Do książeczki była dołączona płyta CD, ale gdzieś nam się zapodziała i piosenki z końca książeczki śpiewam księżniczce przed snem sama. Może wykonanie gorsze, ale dziecko zasypia, czyli uznaje,
że nie jest źle ;]

Na końcu jeszcze raz uwagi dla rodziców - 12 przykazań i 12 zakazań.
 

Książka ma miękką oprawę (aktualnie Zosia lubi ją podgryzać), kartonowe kartki, 39 stron + jedna piosenka na okładce. 

Nie wiem czy można książkę gdzieś nabyć, ponieważ był to egzemplarz bezpłatny (może allegro?), ale jest godna polecenia i zakupu. 


"Czytaj dziecku!"

Że dziecku należy czytać to wiadomo nie od dziś. Zosi starałam się czytać już wtedy, gdy jej jeszcze na świecie nie było. Czytałam klasykę - "Ojca Chrzestnego", trochę luźniejszych rzeczy - przeczytałam Zmierzch (wszystkie części), coś nietypowego - autobiografię Liroya no i jeszcze kilka innych pozycji, których nikt by się nie spodziewał, że dziecku można czytać. Przygotowałyśmy się też do naturalnego porodu - przynajmniej teoretycznie, bo jak to bywa w życiu,  praktyka wszystko zweryfikowała ;]

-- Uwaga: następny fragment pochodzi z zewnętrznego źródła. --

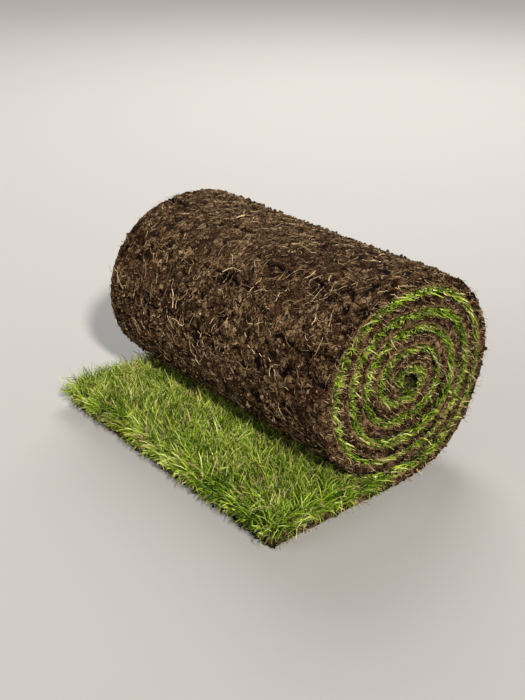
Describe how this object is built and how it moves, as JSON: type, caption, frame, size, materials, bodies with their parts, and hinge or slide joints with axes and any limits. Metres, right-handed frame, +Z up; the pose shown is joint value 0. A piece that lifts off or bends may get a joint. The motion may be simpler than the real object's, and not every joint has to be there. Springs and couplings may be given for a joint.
{
  "type": "roll of turf",
  "caption": "Strip of grass turf wound up grass side in, lying on its side with the end of the strip laid out on the floor.",
  "frame": {"origin": "on the floor, under the middle of the roll's length and of its depth with the free end of the strip", "axes": "+X along the roll, +Z up, -Y towards the free end of the strip, which lies on the floor grass side up"},
  "size_m": [0.4, 0.3244, 0.249],
  "materials": {
    "soil": "matte",
    "grass": "satin",
    "roots": "matte"
  },
  "bodies": {
    "root": {"turf_roll": "soil"}
  },
  "joints": []
}
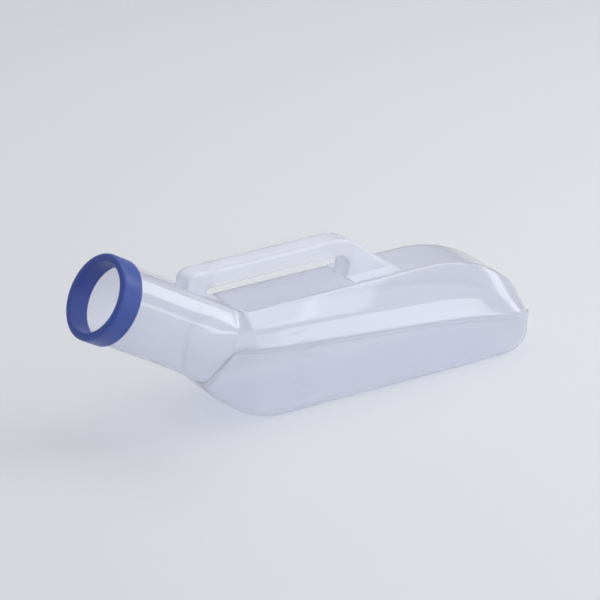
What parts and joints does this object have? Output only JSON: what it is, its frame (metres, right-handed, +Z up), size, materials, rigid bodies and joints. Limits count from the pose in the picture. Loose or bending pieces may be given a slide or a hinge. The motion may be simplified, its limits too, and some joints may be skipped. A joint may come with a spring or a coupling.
{
  "type": "urine bottle",
  "caption": "Clear plastic urine bottle that lies on its flat base, with a slanted neck, a blue collar round the mouth and a grip handle on top.",
  "frame": {"origin": "middle of the flat base that the bottle lies on", "axes": "+X towards the closed rear end, the mouth at -X; +Y to the bottle's left seen from the mouth; +Z up"},
  "size_m": [0.352, 0.0792, 0.1323],
  "materials": {
    "clear_plastic": "clear rigid plastic, polished",
    "blue_collar": "soft satin blue"
  },
  "bodies": {
    "bottle": {"lower_shell": "clear_plastic", "upper_shell": "clear_plastic", "grip_handle": "clear_plastic"},
    "collar": {"mouth_collar": "blue_collar"}
  },
  "joints": [
    {"name": "collar_pull", "type": "slide", "parent": "bottle", "child": "collar", "axis": [-0.8607, 0, 0.509], "range_m": [0, 0.03]}
  ]
}
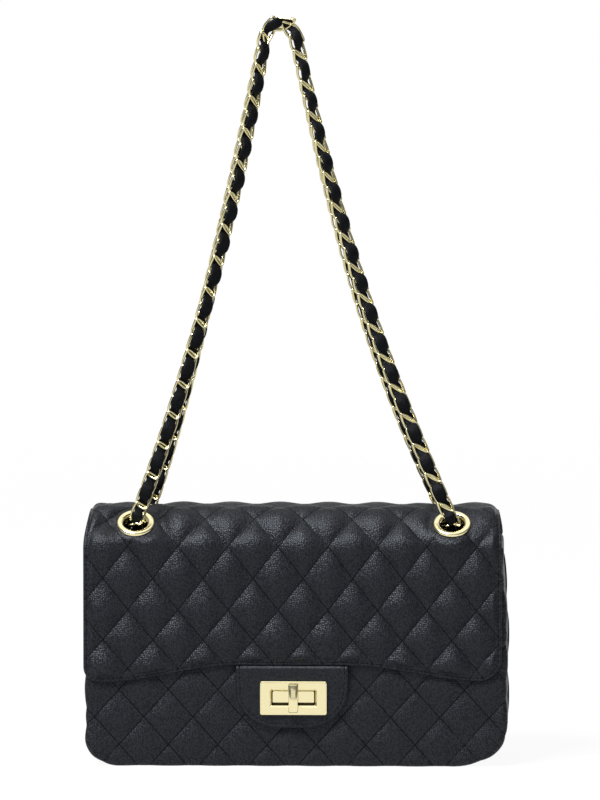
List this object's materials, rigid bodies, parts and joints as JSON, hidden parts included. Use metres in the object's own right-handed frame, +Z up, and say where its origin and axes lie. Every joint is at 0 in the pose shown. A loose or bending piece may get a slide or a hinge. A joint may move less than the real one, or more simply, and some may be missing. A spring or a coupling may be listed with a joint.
{
  "type": "quilted crossbody bag",
  "caption": "Small quilted leather flap bag with a turn lock on a tongue and a doubled shoulder strap of chain woven with leather.",
  "frame": {"origin": "middle of the base's underside, on the surface that the bag stands on", "axes": "+Z up, front of the bag towards -Y, +X to the right seen from the front"},
  "size_m": [0.2544, 0.0783, 0.4491],
  "materials": {
    "quilted_leather": "padded, diamond-quilted black leather with a pebbled grain",
    "smooth_leather": "plain black grained leather",
    "lining_leather": "thin matt black leather",
    "pale_gold": "polished pale gold plating",
    "board": "raw fibreboard"
  },
  "bodies": {
    "bag": {"front_panel": "quilted_leather", "back_panel": "quilted_leather", "back_slip_pocket": "quilted_leather", "gusset_left": "quilted_leather", "gusset_right": "quilted_leather", "base_panel": "quilted_leather", "base_board": "board", "lining": "lining_leather", "mouth_facing": "smooth_leather", "inner_pocket": "lining_leather", "lock_base": "pale_gold", "lock_base_backplate": "pale_gold"},
    "flap": {"flap_outer": "quilted_leather", "flap_lining": "lining_leather", "closure_tongue": "smooth_leather", "lock_frame": "pale_gold", "lock_frame_backplate": "pale_gold", "eyelet_front_left": "pale_gold", "eyelet_front_right": "pale_gold", "eyelet_rear_left": "pale_gold", "eyelet_rear_right": "pale_gold", "eyelet_washer_front_left": "pale_gold", "eyelet_washer_front_right": "pale_gold", "eyelet_washer_rear_left": "pale_gold", "eyelet_washer_rear_right": "pale_gold", "inner_chain_left": "pale_gold", "inner_chain_right": "pale_gold", "inner_ribbon_left": "smooth_leather", "inner_ribbon_right": "smooth_leather"},
    "turn_bar": {"turn_bar": "pale_gold", "turn_bar_retainer": "pale_gold"},
    "front_strap": {"front_strap_chain_left": "pale_gold", "front_strap_chain_top": "pale_gold", "front_strap_chain_right": "pale_gold", "front_strap_ribbon": "smooth_leather"},
    "rear_strap": {"rear_strap_chain_left": "pale_gold", "rear_strap_chain_top": "pale_gold", "rear_strap_chain_right": "pale_gold", "rear_strap_ribbon": "smooth_leather"}
  },
  "joints": [
    {"name": "flap_fold", "type": "hinge", "parent": "bag", "child": "flap", "pos_m": [0, 0.0324, 0.131], "axis": [-1, 0, 0], "range_deg": [0, 105]},
    {"name": "turn_bar_turn", "type": "hinge", "parent": "bag", "child": "turn_bar", "pos_m": [0, -0.039, 0.042], "axis": [0, -1, 0], "range_deg": [0, 90]},
    {"name": "front_strap_swing", "type": "hinge", "parent": "flap", "child": "front_strap", "pos_m": [0, -0.02882, 0.14742], "axis": [1, 0, 0], "range_deg": [0, 115]},
    {"name": "rear_strap_swing", "type": "hinge", "parent": "flap", "child": "rear_strap", "pos_m": [0, 0.02482, 0.14742], "axis": [-1, 0, 0], "range_deg": [0, 70]}
  ]
}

Teraz Zosia ma 10 miesięcy i cały czas coś czytamy.  Codziennie. Przynajmniej 20 minut. Czasem zdecydowanie dłużej. Do snu, przy zabawie. Przez ostatnie 10 miesięcy mojego życia przeczytałam najwięcej książek. Często szukam w sieci polecane przez inne mamy książeczki, ale takiego bloga który by był tylko o nich nie spotkałam. Dlatego postanowiłam, że będę dzielić się z wami tym co czytam Zosi ;] Nie będzie tu mody czy kontrowersji, tylko subiektywna prawda na temat literatury dziecięcej.